Ao contrário do que poderia se supor assistindo o trailer de The Beguiled (2017) de Sofia Coppola, o filme traz muito menos carnificina. O oposto disso é o que mais pode ser celebrado na versão da diretora: a sutileza em colocar o centro da trama nas protagonistas em um filme que aborda a Guerra Civil (1861–1865). O longa, que conta a história de um soldado confederado achado próximo a um seminário exclusivo para garotas, típico da segunda metade do século XIX, tem o ritmo de Coppola em fazer filmes. Algo como visto em The Virgin Suicides (1999), porém numa pegada um pouco mais comercial e degustável para o público — mas nada comparado a The Bling Ring (2013).

Talvez por se tratar de um filme de época, o figurino, assinado por Stacey Battat, lembra bastante o que já foi produzido por Sofia Coppola em Marie Antoinette (2006). O remake de The Beguiled dá um gosto de como era ser mulher naquela época, num Estados Unidos da América ainda em formação. Há uma diretora superprotetora (interpretada pela Nicole Kidman), uma professora romântica (no papel, Kirsten Dunst) e uma adolescente rebelde disposta a tudo para viver suas experiências (interpretada pela Ella Fanning). Ao contrário das figuras de Clint Eastwood e de Geraldine Page que prevalecem (e muito) a figura das meninas do seminário feminino, na versão de Coppola as meninas que têm o papel principal.

Elle Fanning tem um papel especial como uma adolescente que acaba sendo seduzida pelo cabo. (Imagem: Divulgação)

Esse time maravilhoso de mulheres não poderia dar outra opção do que fazer um filme cuja as interpretações são a cereja no bolo do longa. Muitos detalhes no remake de Coppola, como expressões faciais e pequenos gestos deixam o filme mais degustável para o público do que a versão de 1971. Outra questão que envolve a versão anterior: as cenas de sexo, em especial o take em que todas as mulheres estão deitadas com o cabo John McBurney, tiram da trama esse tom mais detalhado e intimista.

Se Siegel fez um filme conforme o padrão do século em questão, Coppola conseguiu deixá-lo bem mais degustável.

Por outro lado, a versão de Coppola foi acusada de fazer blackwashing, ou seja, excluir da nova versão personagens de outras etnias.
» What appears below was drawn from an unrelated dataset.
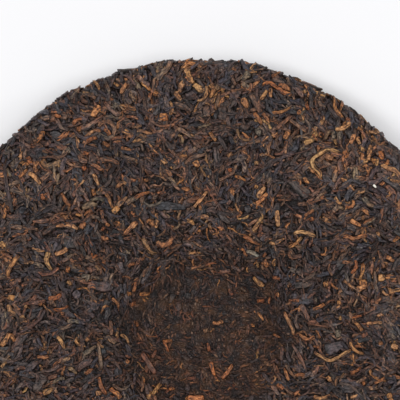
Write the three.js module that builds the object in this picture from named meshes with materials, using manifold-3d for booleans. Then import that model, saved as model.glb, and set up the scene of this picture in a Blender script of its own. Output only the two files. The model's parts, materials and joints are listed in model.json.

Isso aconteceu porque na versão de Don Siegel, uma das oito personagens do filme era uma escrava negra que acabava também sendo seduzida pelo soldado. Quanto à questão, a diretora se justificou em entrevista ao site americano Indiewire. “Sinto que não dá para mostrar a perspectiva de todos numa história. Estava focada só neste grupo de mulheres”, disse Coppola.

É inegável, no entanto, que ao fazer uma breve retrospectiva da filmografia da diretora, muito pouco ou quase nada se enxerga de um elenco mais miscigenado — tirando, é claro, a exceção óbvia de Lost in Translation (2003). A crítica, no entanto, faz sentido quando se pensa que o universo retratado por Sofia no remake deveria se resumir às meninas brancas. Longe da questão racial em torno do filme, Coppola conseguiu deixar a nova versão do longa mais aprazível do que a versão de 1971. Num dos primeiros minutos do filme dirigido por Don Siegel, por exemplo, o soldado supõe que beijar uma menina de 13 anos seria algo natural — o que o público certamente não aceitaria com tanta facilidade em um filme de 2017. Se Siegel fez um filme conforme o padrão do século em questão, Coppola conseguiu deixá-lo bem mais degustável.